## Job
Set down the lines from the one containing "return [value] if" to the one containing "need(None not in", both lines included, exactly as they stand and with no other lines.
>> begin
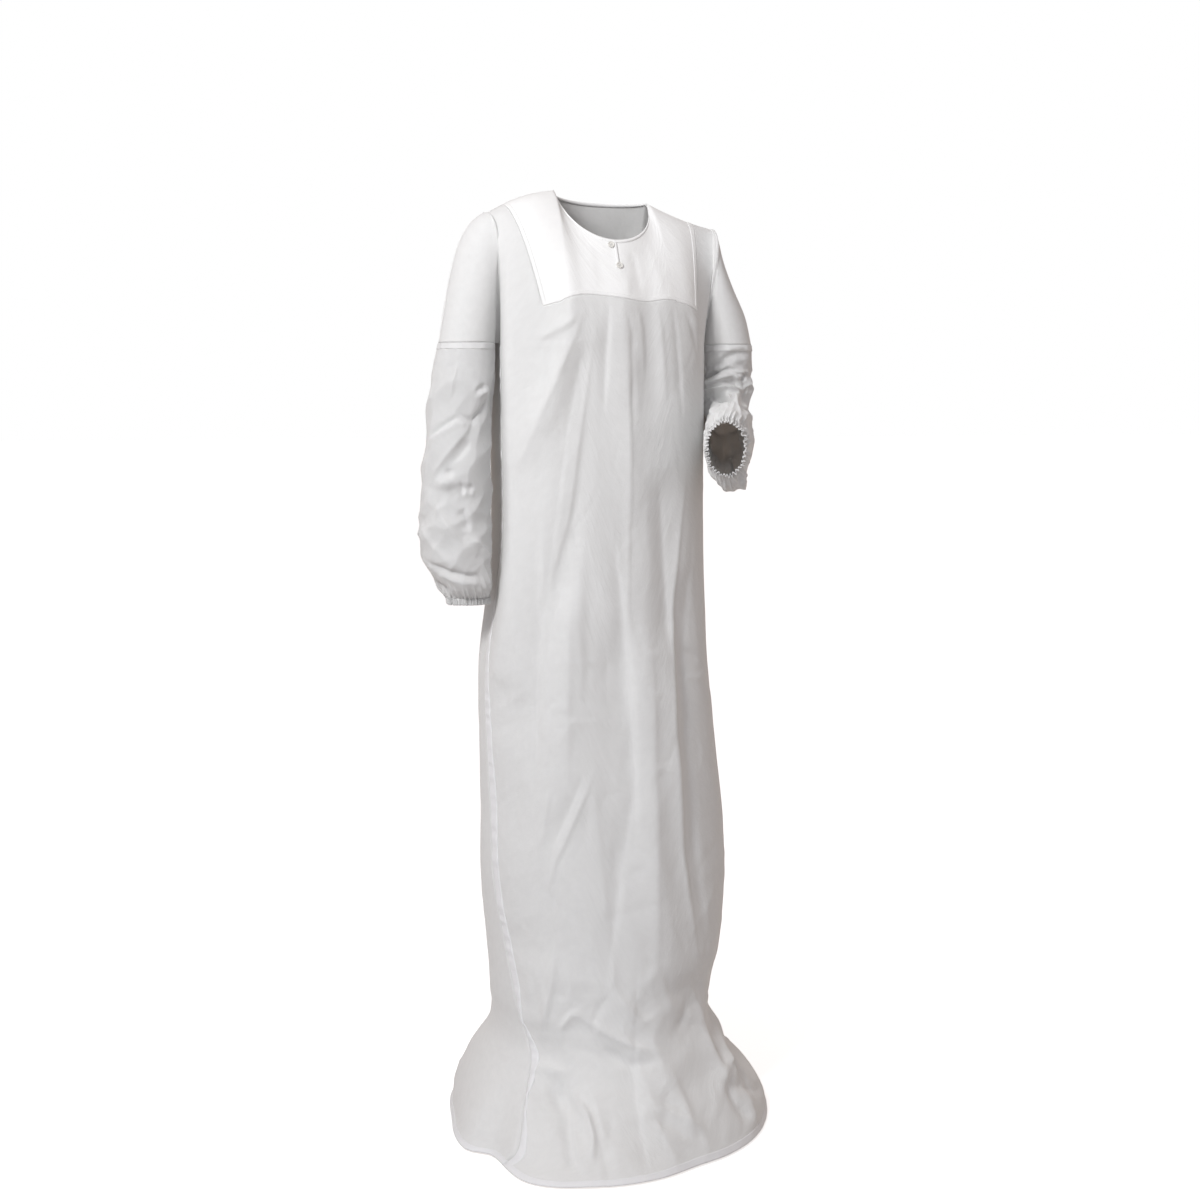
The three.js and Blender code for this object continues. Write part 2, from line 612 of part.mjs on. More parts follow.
// The cloth's edges: each pair of corners that only one cell joins, in that cell's order.
function edgesOf(cloth) {
  const sides = new Map();
  for (const cell of cloth.cells) {
    cell.forEach((from, at) => {
      const to = cell[(at + 1) % cell.length];
      sides.set(`${from},${to}`, [from, to]);
    });
  }
  return [...sides.values()].filter(([from, to]) => !sides.has(`${to},${from}`));
}

// How far each edge point is drawn back, so that pieces stand apart at their seams.
function drawBack(cloth, edges, outward) {
  const moves = new Map();
  for (const [from, to] of edges) {
    const along = new THREE.Vector3().subVectors(cloth.points[to], cloth.points[from]).normalize();
    for (const corner of [from, to]) {
      const normal = outward.get(placeKey(cloth.points[corner]));
      const inward = new THREE.Vector3().crossVectors(normal, along).normalize();
      if (!moves.has(corner)) moves.set(corner, []);
      moves.get(corner).push(inward);
    }
  }
  for (const [corner, [first, second]] of moves) {
    const turn = 1 + Math.max(-0.4, first.dot(second));
    const move = new THREE.Vector3().addVectors(first, second).multiplyScalar(SEAM_GAP / 2 / turn);
    moves.set(corner, move);
  }
  return moves;
}

// One order for any two places, so that both pieces at a seam split their edges the same way.
function isBefore(a, b) {
  return a.z - b.z + (a.x - b.x) + (a.y - b.y) < 0;
}

// A closed wall under the cloth's outer points.
function wallGeometry(cloth, outward) {
  const edges = edgesOf(cloth);
  const moves = drawBack(cloth, edges, outward);
  const count = cloth.points.length;
  const outer = cloth.points.map((point, corner) => point.clone().add(moves.get(corner) ?? new THREE.Vector3()));
  const inner = cloth.points.map((point, corner) =>
    outer[corner].clone().addScaledVector(outward.get(placeKey(point)), -WALL),
  );
  const triangles = [];
  for (const cell of cloth.cells) {
    for (let at = 1; at + 1 < cell.length; at += 1) {
      triangles.push(cell[0], cell[at], cell[at + 1]);
      triangles.push(cell[0] + count, cell[at + 1] + count, cell[at] + count);
    }
  }
  for (const [from, to] of edges) {
    if (isBefore(cloth.points[from], cloth.points[to])) {
      triangles.push(to, from, to + count, to + count, from, from + count);
    } else {
      triangles.push(to, from, from + count, to, from + count, to + count);
    }
  }
  const geometry = new THREE.BufferGeometry();
  const positions = [...outer, ...inner].flatMap((point) => point.toArray());
  geometry.setAttribute('position', new THREE.Float32BufferAttribute(positions, 3));
  geometry.setIndex(triangles);
  geometry.computeVertexNormals();
  return geometry;
}

// The neck edge's points in order, from the middle of the front by the left to the right.
function neckEdgePoints() {
  const quarter = (face, side) =>
    Array.from({ length: NECK_COLUMN }, (_, column) =>
      lowerLeftShoulder(topEdgePoint(face, side, (NECK_SHARE * column) / NECK_COLUMN)),
    );
  const neckSide = (side) => lowerLeftShoulder(topEdgePoint(FRONT, side, NECK_SHARE));
  return [
    ...quarter(FRONT, LEFT),
    neckSide(LEFT),
    ...quarter(BACK, LEFT).reverse(),
    ...quarter(BACK, RIGHT).slice(1),
    neckSide(RIGHT),
    ...quarter(FRONT, RIGHT).slice(1).reverse(),
  ];
}

// A rounded strip just beyond the neck edge, which closes on itself.
function makeNeckBinding(outward) {
  const edge = neckEdgePoints();
  const { width, thickness, corners } = NECK_BINDING;
  const positions = [];
  edge.forEach((point, at) => {
    const next = edge[(at + 1) % edge.length];
    const last = edge[(at + edge.length - 1) % edge.length];
    const along = new THREE.Vector3().subVectors(next, last).normalize();
    const normal = outward.get(placeKey(point));
    const inward = new THREE.Vector3().crossVectors(normal, along).normalize();
    const middle = point.clone().addScaledVector(normal, -WALL / 2);
    middle.addScaledVector(inward, width / 2 + SEAM_GAP);
    for (let corner = 0; corner < corners; corner += 1) {
      const angle = ((corner + 0.5) / corners) * -2 * Math.PI;
      const place = middle.clone().addScaledVector(inward, (Math.cos(angle) * width) / 2);
      place.addScaledVector(normal, (Math.sin(angle) * thickness) / 2);
      positions.push(...place.toArray());
    }
  });
  const triangles = [];
  for (let at = 0; at < edge.length; at += 1) {
    for (let corner = 0; corner < corners; corner += 1) {
      const beside = (corner + 1) % corners;
      const [here, there] = [at * corners, ((at + 1) % edge.length) * corners];
      triangles.push(here + corner, there + corner, there + beside);
      triangles.push(here + corner, there + beside, here + beside);
    }
  }
  const geometry = new THREE.BufferGeometry();
  geometry.setAttribute('position', new THREE.Float32BufferAttribute(positions, 3));
  geometry.setIndex(triangles);
  geometry.computeVertexNormals();
  const mesh = new THREE.Mesh(geometry, clothMaterial);
  mesh.name = 'neck_binding';
  return mesh;
}

// A round button with a raised rim, flat on the yoke.
function makeButton(name, { side, turn, down }) {
  const { radius, thickness, rim, rounding, dish, segments, clearance } = BUTTON;
  const profile = [
    [0, 0],
    [radius - rounding, 0],
    [radius, rounding],
    [radius, thickness - rounding],
    [radius - rounding, thickness],
    [radius - rim, thickness],
    [radius - rim - rounding, thickness - dish],
    [0, thickness - dish],
  ].map(([r, y]) => new THREE.Vector2(r, y));
  const mesh = new THREE.Mesh(new THREE.LatheGeometry(profile, segments), buttonMaterial);
  const step = 0.01;
  const place = chestPoint(FRONT, side, turn, down);
  const lower = chestPoint(FRONT, side, turn, down + step).sub(place);
  const beside = chestPoint(FRONT, side, turn + step, down).sub(place);
  const normal = new THREE.Vector3().crossVectors(beside, lower).multiplyScalar(-side).normalize();
  mesh.quaternion.setFromUnitVectors(new THREE.Vector3(0, 1, 0), normal);
  mesh.position.copy(place).addScaledVector(normal, clearance);
  mesh.name = name;
  return mesh;
}

const garment = new THREE.Group();
const cloths = [
  makeFrontPanel(),
  makeBackPanel(),
  makeFrontYoke(),
  makeSleeve('sleeve_right', RIGHT, SLEEVE_RIGHT_RINGS),
  makeSleeve('sleeve_left', LEFT, SLEEVE_LEFT_RINGS),
  makeCuff('cuff_right', RIGHT, CUFF_RIGHT_RINGS),
  makeCuff('cuff_left', LEFT, CUFF_LEFT_RINGS),
];
const outward = outwardByPlace(cloths);
for (const cloth of cloths) {
  const mesh = new THREE.Mesh(wallGeometry(cloth, outward), cloth.material);
  mesh.name = cloth.name;
  garment.add(mesh);
}
garment.add(makeNeckBinding(outward));
for (const [name, place] of Object.entries(BUTTON_PLACES)) garment.add(makeButton(name, place));
garment.position.z = -HELD_HEIGHT;

export default garment;
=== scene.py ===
"""Dresses the solids of a worn white cotton jilbab in thin cloth with folds, seams and buttons.

Until a mesh is made, lengths are millimetres and heights are counted from the ground. Mesh
points are metres in the frame of the solids, whose origin is between the shoulders.
"""

import json
import logging
import math
from collections.abc import Sequence
from dataclasses import dataclass
from enum import Enum

import bpy
import numpy as np
from mathutils import Matrix, Vector
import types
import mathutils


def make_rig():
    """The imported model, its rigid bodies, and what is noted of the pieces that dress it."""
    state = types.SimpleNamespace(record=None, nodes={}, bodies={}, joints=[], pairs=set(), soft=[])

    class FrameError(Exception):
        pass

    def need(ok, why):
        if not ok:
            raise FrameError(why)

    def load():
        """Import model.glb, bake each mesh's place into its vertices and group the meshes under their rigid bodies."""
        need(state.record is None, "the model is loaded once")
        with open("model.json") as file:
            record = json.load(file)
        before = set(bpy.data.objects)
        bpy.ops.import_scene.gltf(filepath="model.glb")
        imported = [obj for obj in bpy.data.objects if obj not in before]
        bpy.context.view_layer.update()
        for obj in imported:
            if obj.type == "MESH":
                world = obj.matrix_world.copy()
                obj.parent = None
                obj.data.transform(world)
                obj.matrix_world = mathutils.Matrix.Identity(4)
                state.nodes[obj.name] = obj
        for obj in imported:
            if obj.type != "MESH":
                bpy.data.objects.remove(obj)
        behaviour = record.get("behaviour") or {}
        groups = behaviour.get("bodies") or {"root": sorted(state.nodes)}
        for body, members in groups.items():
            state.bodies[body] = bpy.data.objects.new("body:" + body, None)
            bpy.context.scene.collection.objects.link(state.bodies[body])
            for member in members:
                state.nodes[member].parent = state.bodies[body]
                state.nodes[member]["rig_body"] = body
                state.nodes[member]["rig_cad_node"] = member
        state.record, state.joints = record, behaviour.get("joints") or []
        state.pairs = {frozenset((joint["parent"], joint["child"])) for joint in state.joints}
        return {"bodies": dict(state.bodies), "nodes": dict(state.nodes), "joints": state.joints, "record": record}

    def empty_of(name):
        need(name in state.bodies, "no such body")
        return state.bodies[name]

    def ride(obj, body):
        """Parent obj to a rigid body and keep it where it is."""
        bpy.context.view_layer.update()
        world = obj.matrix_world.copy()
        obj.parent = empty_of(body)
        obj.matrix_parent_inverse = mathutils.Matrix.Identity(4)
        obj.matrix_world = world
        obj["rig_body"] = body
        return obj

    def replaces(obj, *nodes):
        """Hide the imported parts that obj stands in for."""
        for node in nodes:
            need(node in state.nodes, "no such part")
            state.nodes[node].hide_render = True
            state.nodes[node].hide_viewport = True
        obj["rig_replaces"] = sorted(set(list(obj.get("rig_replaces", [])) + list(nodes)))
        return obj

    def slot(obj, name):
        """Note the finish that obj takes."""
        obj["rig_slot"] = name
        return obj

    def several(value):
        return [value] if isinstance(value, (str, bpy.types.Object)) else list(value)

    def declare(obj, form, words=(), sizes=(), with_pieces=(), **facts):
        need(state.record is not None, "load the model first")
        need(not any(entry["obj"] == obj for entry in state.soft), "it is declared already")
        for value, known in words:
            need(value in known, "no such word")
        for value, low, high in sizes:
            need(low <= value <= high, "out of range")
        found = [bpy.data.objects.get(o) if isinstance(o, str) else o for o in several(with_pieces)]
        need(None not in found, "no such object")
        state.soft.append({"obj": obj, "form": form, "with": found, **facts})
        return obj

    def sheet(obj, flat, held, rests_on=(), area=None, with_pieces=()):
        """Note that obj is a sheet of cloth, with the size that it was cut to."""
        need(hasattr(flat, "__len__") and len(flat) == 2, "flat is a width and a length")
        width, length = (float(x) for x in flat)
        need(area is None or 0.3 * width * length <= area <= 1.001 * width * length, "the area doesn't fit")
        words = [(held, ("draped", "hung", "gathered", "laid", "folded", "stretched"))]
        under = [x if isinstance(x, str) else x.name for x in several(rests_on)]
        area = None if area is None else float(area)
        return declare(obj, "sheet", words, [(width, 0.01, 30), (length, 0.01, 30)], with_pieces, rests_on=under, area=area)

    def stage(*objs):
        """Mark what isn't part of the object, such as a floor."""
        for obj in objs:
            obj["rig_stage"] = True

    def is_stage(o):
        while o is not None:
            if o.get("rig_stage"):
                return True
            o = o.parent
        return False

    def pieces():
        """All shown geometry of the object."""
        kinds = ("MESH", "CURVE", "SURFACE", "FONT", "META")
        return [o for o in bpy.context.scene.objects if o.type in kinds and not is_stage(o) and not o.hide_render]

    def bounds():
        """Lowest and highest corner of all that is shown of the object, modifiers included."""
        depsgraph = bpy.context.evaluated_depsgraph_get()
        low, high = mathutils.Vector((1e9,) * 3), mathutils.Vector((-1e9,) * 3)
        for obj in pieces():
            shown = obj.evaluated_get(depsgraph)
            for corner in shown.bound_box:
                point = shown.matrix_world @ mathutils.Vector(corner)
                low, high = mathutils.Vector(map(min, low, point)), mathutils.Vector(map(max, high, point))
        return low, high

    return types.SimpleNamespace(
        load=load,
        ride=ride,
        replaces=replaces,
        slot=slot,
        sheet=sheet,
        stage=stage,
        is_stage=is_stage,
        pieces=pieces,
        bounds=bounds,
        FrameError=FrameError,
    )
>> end
## Solution
        return [value] if isinstance(value, (str, bpy.types.Object)) else list(value)

    def declare(obj, form, words=(), sizes=(), with_pieces=(), **facts):
        need(state.record is not None, "load the model first")
        need(not any(entry["obj"] == obj for entry in state.soft), "it is declared already")
        for value, known in words:
            need(value in known, "no such word")
        for value, low, high in sizes:
            need(low <= value <= high, "out of range")
        found = [bpy.data.objects.get(o) if isinstance(o, str) else o for o in several(with_pieces)]
        need(None not in found, "no such object")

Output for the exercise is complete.